Permit me to express my heartfelt sympathy with you. The Christian Church, to which I belong, has often been unkind to you. Things have been said and written about you that in my humble opinion are lacking in Christian charity. I even read that the Bishop William Wilberforce asked which side of your family descended from monkeys. That was uncalled for.

Let me be clear from the beginning, I do not believe in your theory. But I believe in your God-given, sorry, Nature-given right to claim that you are descended from whatever tickled your intellectual rib. Such quests as yours make for a better appreciation of the world and our place in it. I think even God encourages it, after all scripture tells us it’s good for one to take time out to seek and intermeddle with all wisdom. [1]Proverbs 18:1

The creation debate antedated you. It will outdate my great-grandchildren. But there are signs here and there that help me navigate the labyrinth that the argument has become. It is a little matter of a people called Jews. I will not bore you with the whole story of this people. It’s long and I’m a tad too conscious that I’m keeping you from your rest. Permit me to narrow it down to the story of just one of them, a man by the name of Ezekiel. He is by no means a unique pointer in my outlook, but he will do for this letter.
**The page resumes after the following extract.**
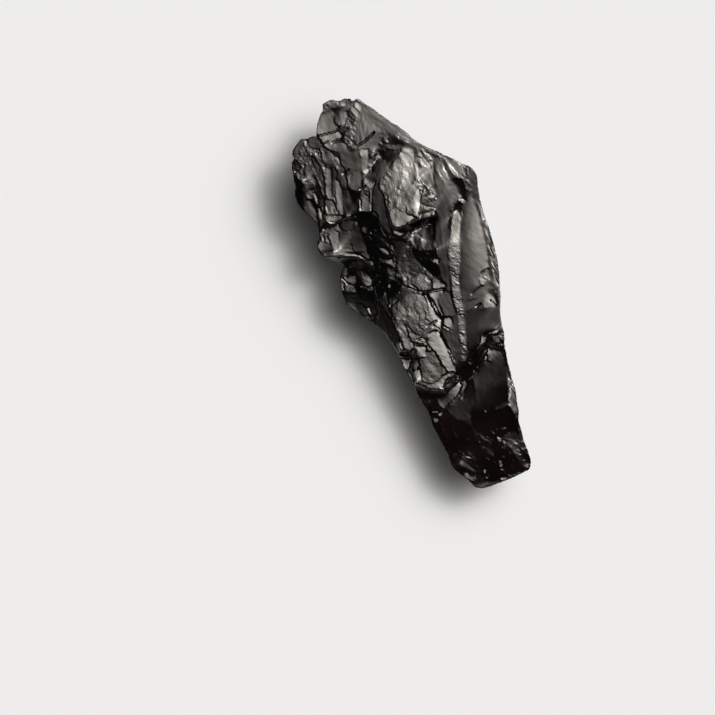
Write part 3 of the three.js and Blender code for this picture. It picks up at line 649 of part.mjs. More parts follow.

What Prophet Ezekiel and others like him demonstrate is that we are possessed of a lot more faculties than are necessary for adapting to the physical world. They make short work of your theory of evolution.

About 2400 years ago Ezekiel claimed to have seen a vision of a valley filled with dry bones. [2]Ezekiel 37:14 And a voice instructed him to command those bones to come alive. He had his doubts, but did as he was instructed. To his amazement, bones came alive, sauntered one to another, bone to joint, sinew to bone and before you knew it, a valley of death, decay and hopelessness was teeming with life.

About 500 years later, his vision started a very sorry journey to fulfilment. The Romans decimated Jerusalem and the Jews were dispersed all over the world. The wave of dispersal itself became perennial as they suffered a never-ending series of pogroms and relocations. For 2000 years they were homeless, families were torn apart, kith was separated from kin. Jerusalem and its temple, the point at which their heaven met their earth became the grave of their dream. God’s promise to the patriarchs was buried there.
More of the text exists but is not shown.